Le tourisme au Canada pourrait aussi être affecté, puisque les déplacements au pays deviendront plus chers pour les Américains, ce qui risque de nuire à l'industrie touristique.

Selon l'économiste Rubin, le secteur manufacturier pourrait encore céder jusqu'à 100 000 emplois au cours des 12 à 15 prochains mois, ce qui en fait le grand perdant de l'envolée du huard.

Pourtant, «la douleur et les souffrances du secteur manufacturier ne sont pas évidentes lorsque vous regardez les données économiques pour l'ensemble (du pays)», a-t-il noté.

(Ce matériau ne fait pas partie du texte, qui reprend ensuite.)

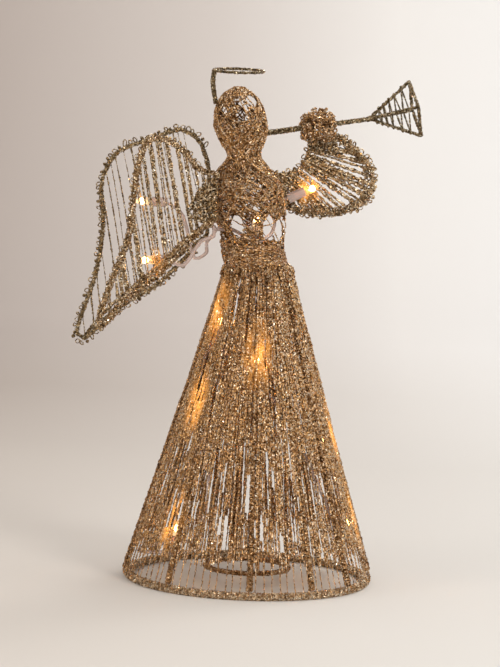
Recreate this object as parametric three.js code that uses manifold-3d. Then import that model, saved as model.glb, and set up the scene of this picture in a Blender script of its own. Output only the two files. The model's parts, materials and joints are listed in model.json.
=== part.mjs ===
// A wire angel tree topper that blows a trumpet: a skirt wound over ribs, a woven bodice and head,
// two wings tied on at the back, one raised sleeve and a string of ten small lamps inside.
// Millimetres, +Z up. The figure looks along +X, its left is +Y, and the origin is the hem's middle.
import * as THREE from "three";
import { mergeVertices } from "three/addons/utils/BufferGeometryUtils.js";
import Module from "manifold-3d";

const wasm = await Module();
wasm.setup();

// Driving sizes: what is shared
const clearance = 0.3; // what touching pieces keep between them
const weldDistance = 0.001;
const degree = Math.PI / 180;
const fullTurn = 2 * Math.PI;
const gapSampleStep = 0.8; // how finely a winding's gap to itself is measured
const turnShare = 0.48; // the most of a turn's length that one cut corner takes
const mitreFloor = 0.25; // keeps the mitre of a sharp corner from running away
const gapPathShare = 5; // wire widths of path that part two places before their gap counts

// Driving sizes: the skirt
const hemRadius = 74.4; // the strands' middle at the hem
const hemHeight = 4;
const waistRadius = 19.2; // the strands' middle at the waist
const waistHeight = 186;
const strandRadius = 0.52;
const strandPitchAngle = 5.7;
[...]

En effet, le secteur manufacturier a cédé 289 000 emplois depuis la fin 2002, pendant que l'économie a créé plus d'un million de nouveaux emplois dans les ressources naturelles, la construction, les services, les soins de santé, l'éducation et les industries financières, ce qui a entraîné une baisse du taux de chômage, lequel est à son plus faible niveau en 30 ans.

«Même dans la province de l'Ontario, qui est, après tout, le coeur manufacturier du pays, le taux de chômage est à son plus bas en 20 ans.»

À l'inverse, les importateurs toucheront le gros lot puisque le coût pour faire venir les biens au Canada sera plus faible. Les grossistes seront aussi parmi les plus avantagés.

Les consommateurs pourraient aussi en profiter, puisque leur pouvoir d'achat est plus grand. Mais, selon M. Alexander, la hausse du huard ne s'est pas encore vraiment rendue jusqu'à eux.

«Cela est apparent dans certains secteurs comme le prix de l'essence et certains secteurs du commerce de détail comme les vêtements et les chaussures, mais de façon générale, nous n'avons pas encore vu de changement significatif», a-t-il observé.

«Les Canadiens qui décident de faire du magasinage de l'autre côté de la frontière en profitent, et la popularité croissante d'Internet fait en sorte que les Canadiens peuvent acheter des biens de vendeurs étrangers. De cette façon ils peuvent profiter à 100% de l'appréciation du dollar canadien.»

Certains analystes des devises étrangères aux États-Unis prédisent que le dollar canadien pourrait atteindre 1,05 $ US si les faiblesses économiques américaines persistent.